§ **Objective**: Reproduce the data in its entirety, exactly as supplied.

§ **Supplied information**:

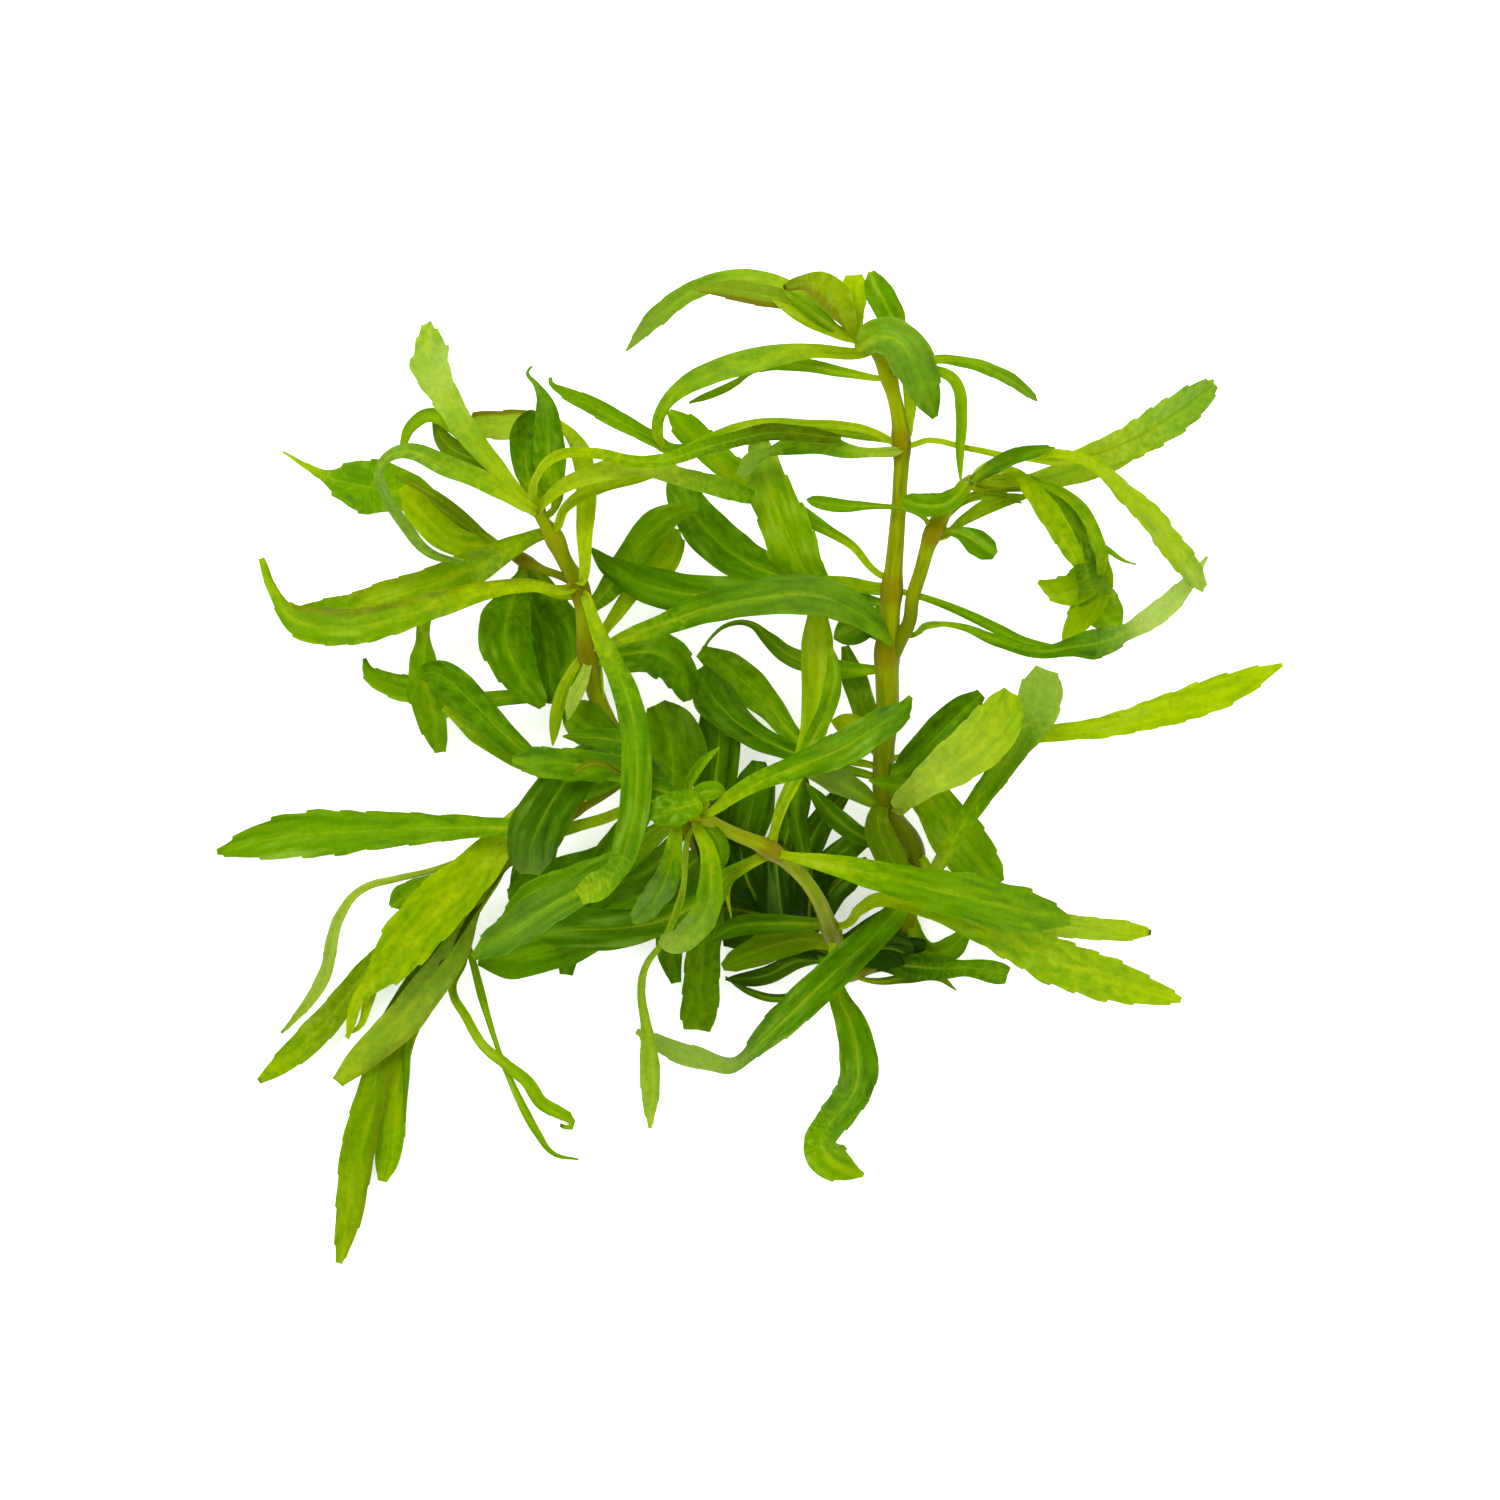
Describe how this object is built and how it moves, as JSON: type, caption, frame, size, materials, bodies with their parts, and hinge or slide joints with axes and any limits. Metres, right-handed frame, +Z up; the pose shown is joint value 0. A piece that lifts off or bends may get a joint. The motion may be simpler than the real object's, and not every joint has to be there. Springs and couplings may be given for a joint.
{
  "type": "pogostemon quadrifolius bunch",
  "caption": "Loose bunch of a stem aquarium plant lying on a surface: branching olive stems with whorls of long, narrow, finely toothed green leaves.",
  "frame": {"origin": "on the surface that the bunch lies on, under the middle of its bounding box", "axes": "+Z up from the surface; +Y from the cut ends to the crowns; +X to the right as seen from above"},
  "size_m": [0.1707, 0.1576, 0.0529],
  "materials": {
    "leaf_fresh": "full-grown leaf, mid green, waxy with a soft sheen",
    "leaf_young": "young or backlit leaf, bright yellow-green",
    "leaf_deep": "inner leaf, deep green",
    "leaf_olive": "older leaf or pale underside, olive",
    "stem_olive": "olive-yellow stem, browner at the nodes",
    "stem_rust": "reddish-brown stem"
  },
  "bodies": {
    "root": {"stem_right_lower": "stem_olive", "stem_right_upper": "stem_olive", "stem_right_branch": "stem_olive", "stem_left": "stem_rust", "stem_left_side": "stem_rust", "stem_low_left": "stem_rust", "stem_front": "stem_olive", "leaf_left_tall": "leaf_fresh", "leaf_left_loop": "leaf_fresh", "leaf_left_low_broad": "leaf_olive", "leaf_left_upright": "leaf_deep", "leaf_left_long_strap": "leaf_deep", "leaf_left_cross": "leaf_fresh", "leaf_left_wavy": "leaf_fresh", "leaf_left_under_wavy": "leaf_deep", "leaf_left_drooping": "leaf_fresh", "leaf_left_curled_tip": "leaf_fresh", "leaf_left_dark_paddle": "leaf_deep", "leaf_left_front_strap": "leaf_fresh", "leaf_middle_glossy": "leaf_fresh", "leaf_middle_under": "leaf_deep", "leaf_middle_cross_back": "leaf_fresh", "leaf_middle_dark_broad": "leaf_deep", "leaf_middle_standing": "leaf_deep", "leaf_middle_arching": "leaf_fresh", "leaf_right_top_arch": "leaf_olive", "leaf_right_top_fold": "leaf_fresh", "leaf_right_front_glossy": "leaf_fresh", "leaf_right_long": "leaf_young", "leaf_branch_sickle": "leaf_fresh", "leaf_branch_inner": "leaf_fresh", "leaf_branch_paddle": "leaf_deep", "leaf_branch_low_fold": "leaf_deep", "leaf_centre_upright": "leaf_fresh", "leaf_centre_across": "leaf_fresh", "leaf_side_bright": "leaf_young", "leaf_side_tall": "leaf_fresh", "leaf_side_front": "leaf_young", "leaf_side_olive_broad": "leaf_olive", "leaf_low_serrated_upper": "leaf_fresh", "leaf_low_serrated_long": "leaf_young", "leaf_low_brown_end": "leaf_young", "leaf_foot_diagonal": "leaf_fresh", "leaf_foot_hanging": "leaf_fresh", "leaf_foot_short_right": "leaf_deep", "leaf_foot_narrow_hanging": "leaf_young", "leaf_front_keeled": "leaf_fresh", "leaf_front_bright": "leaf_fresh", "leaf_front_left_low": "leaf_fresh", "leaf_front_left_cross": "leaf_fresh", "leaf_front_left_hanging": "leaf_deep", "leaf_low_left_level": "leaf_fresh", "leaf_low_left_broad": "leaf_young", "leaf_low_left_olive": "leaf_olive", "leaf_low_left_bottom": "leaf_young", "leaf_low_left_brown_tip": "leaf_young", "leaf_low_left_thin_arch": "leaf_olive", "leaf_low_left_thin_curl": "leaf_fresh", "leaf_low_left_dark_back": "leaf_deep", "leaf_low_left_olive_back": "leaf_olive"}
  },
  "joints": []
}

§ **Exercise answer**:
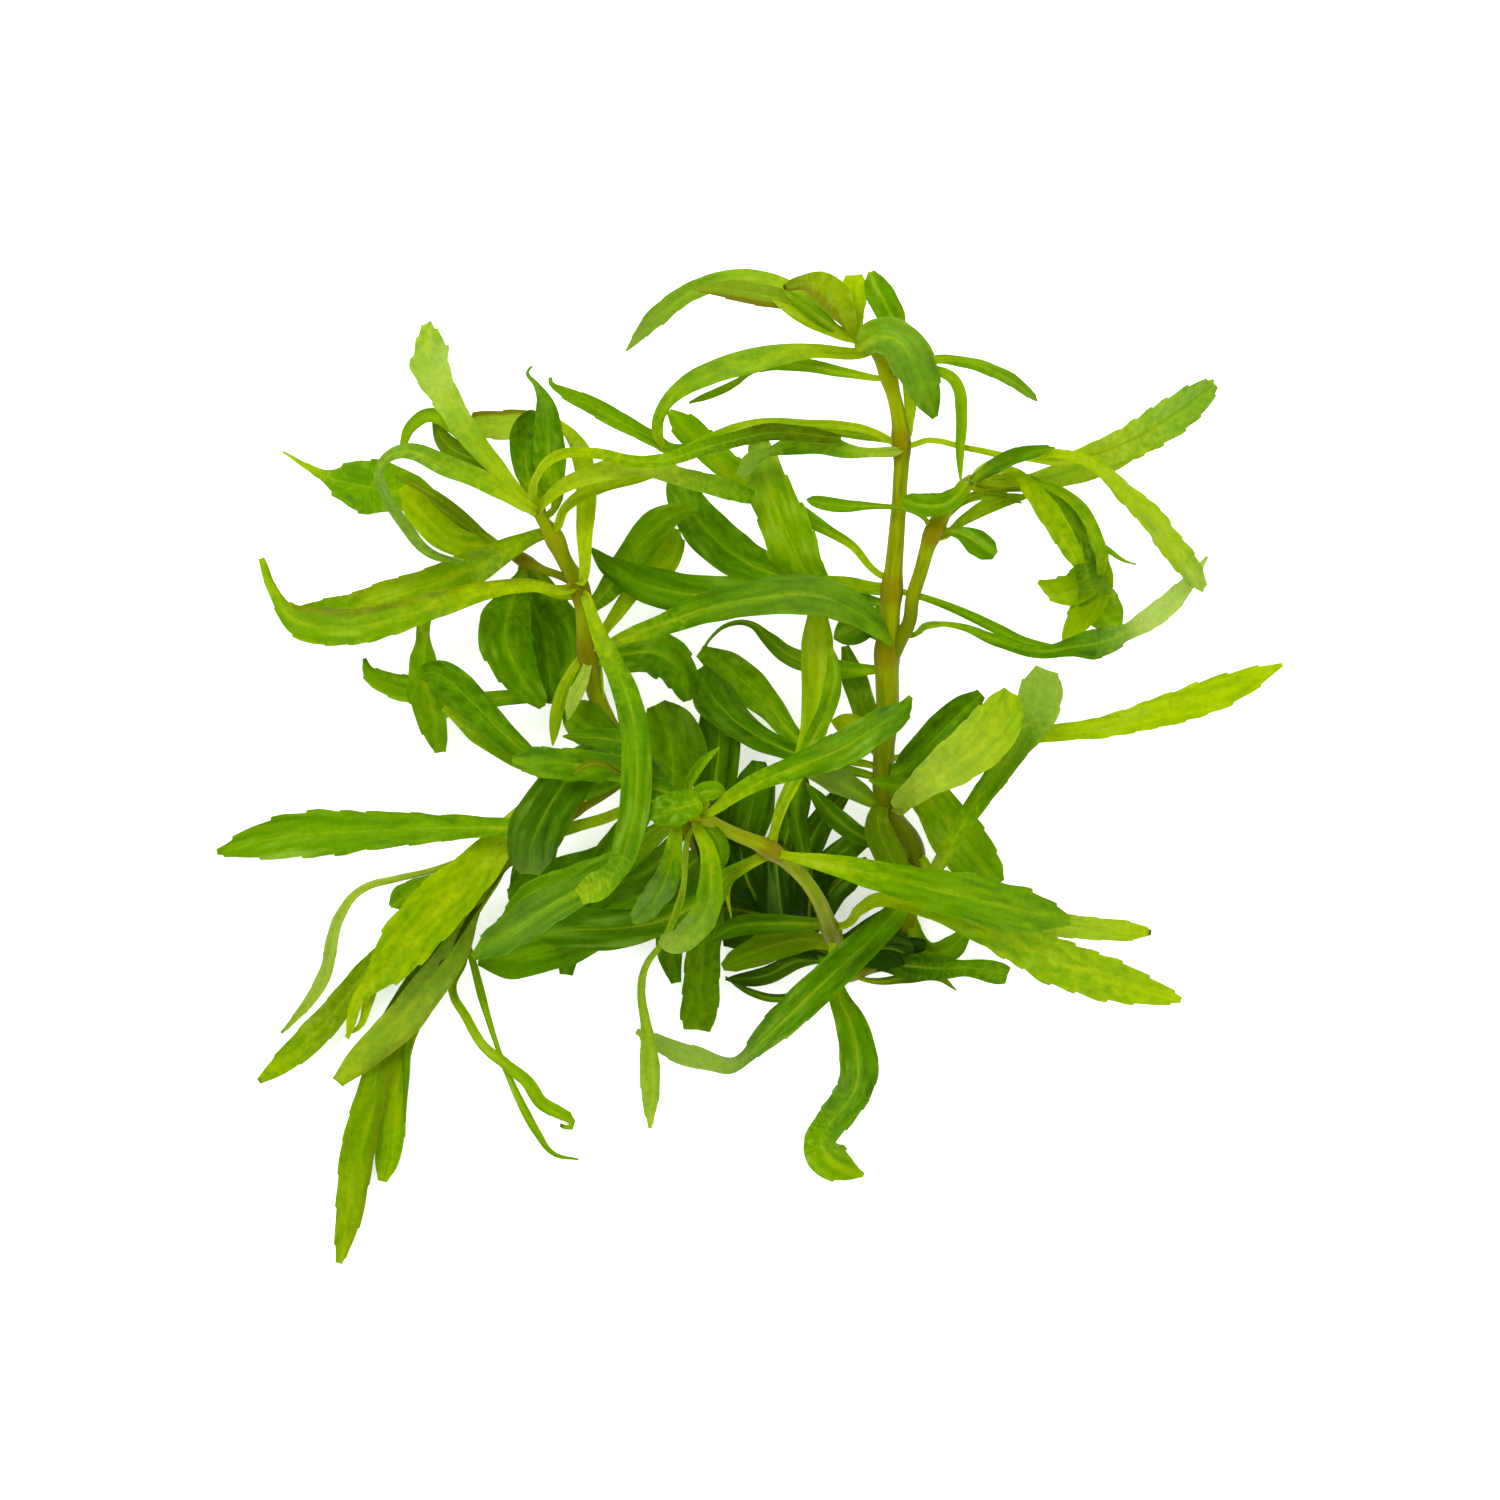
Describe how this object is built and how it moves, as JSON: type, caption, frame, size, materials, bodies with their parts, and hinge or slide joints with axes and any limits. Metres, right-handed frame, +Z up; the pose shown is joint value 0. A piece that lifts off or bends may get a joint. The motion may be simpler than the real object's, and not every joint has to be there. Springs and couplings may be given for a joint.
{
  "type": "pogostemon quadrifolius bunch",
  "caption": "Loose bunch of a stem aquarium plant lying on a surface: branching olive stems with whorls of long, narrow, finely toothed green leaves.",
  "frame": {"origin": "on the surface that the bunch lies on, under the middle of its bounding box", "axes": "+Z up from the surface; +Y from the cut ends to the crowns; +X to the right as seen from above"},
  "size_m": [0.1707, 0.1576, 0.0529],
  "materials": {
    "leaf_fresh": "full-grown leaf, mid green, waxy with a soft sheen",
    "leaf_young": "young or backlit leaf, bright yellow-green",
    "leaf_deep": "inner leaf, deep green",
    "leaf_olive": "older leaf or pale underside, olive",
    "stem_olive": "olive-yellow stem, browner at the nodes",
    "stem_rust": "reddish-brown stem"
  },
  "bodies": {
    "root": {"stem_right_lower": "stem_olive", "stem_right_upper": "stem_olive", "stem_right_branch": "stem_olive", "stem_left": "stem_rust", "stem_left_side": "stem_rust", "stem_low_left": "stem_rust", "stem_front": "stem_olive", "leaf_left_tall": "leaf_fresh", "leaf_left_loop": "leaf_fresh", "leaf_left_low_broad": "leaf_olive", "leaf_left_upright": "leaf_deep", "leaf_left_long_strap": "leaf_deep", "leaf_left_cross": "leaf_fresh", "leaf_left_wavy": "leaf_fresh", "leaf_left_under_wavy": "leaf_deep", "leaf_left_drooping": "leaf_fresh", "leaf_left_curled_tip": "leaf_fresh", "leaf_left_dark_paddle": "leaf_deep", "leaf_left_front_strap": "leaf_fresh", "leaf_middle_glossy": "leaf_fresh", "leaf_middle_under": "leaf_deep", "leaf_middle_cross_back": "leaf_fresh", "leaf_middle_dark_broad": "leaf_deep", "leaf_middle_standing": "leaf_deep", "leaf_middle_arching": "leaf_fresh", "leaf_right_top_arch": "leaf_olive", "leaf_right_top_fold": "leaf_fresh", "leaf_right_front_glossy": "leaf_fresh", "leaf_right_long": "leaf_young", "leaf_branch_sickle": "leaf_fresh", "leaf_branch_inner": "leaf_fresh", "leaf_branch_paddle": "leaf_deep", "leaf_branch_low_fold": "leaf_deep", "leaf_centre_upright": "leaf_fresh", "leaf_centre_across": "leaf_fresh", "leaf_side_bright": "leaf_young", "leaf_side_tall": "leaf_fresh", "leaf_side_front": "leaf_young", "leaf_side_olive_broad": "leaf_olive", "leaf_low_serrated_upper": "leaf_fresh", "leaf_low_serrated_long": "leaf_young", "leaf_low_brown_end": "leaf_young", "leaf_foot_diagonal": "leaf_fresh", "leaf_foot_hanging": "leaf_fresh", "leaf_foot_short_right": "leaf_deep", "leaf_foot_narrow_hanging": "leaf_young", "leaf_front_keeled": "leaf_fresh", "leaf_front_bright": "leaf_fresh", "leaf_front_left_low": "leaf_fresh", "leaf_front_left_cross": "leaf_fresh", "leaf_front_left_hanging": "leaf_deep", "leaf_low_left_level": "leaf_fresh", "leaf_low_left_broad": "leaf_young", "leaf_low_left_olive": "leaf_olive", "leaf_low_left_bottom": "leaf_young", "leaf_low_left_brown_tip": "leaf_young", "leaf_low_left_thin_arch": "leaf_olive", "leaf_low_left_thin_curl": "leaf_fresh", "leaf_low_left_dark_back": "leaf_deep", "leaf_low_left_olive_back": "leaf_olive"}
  },
  "joints": []
}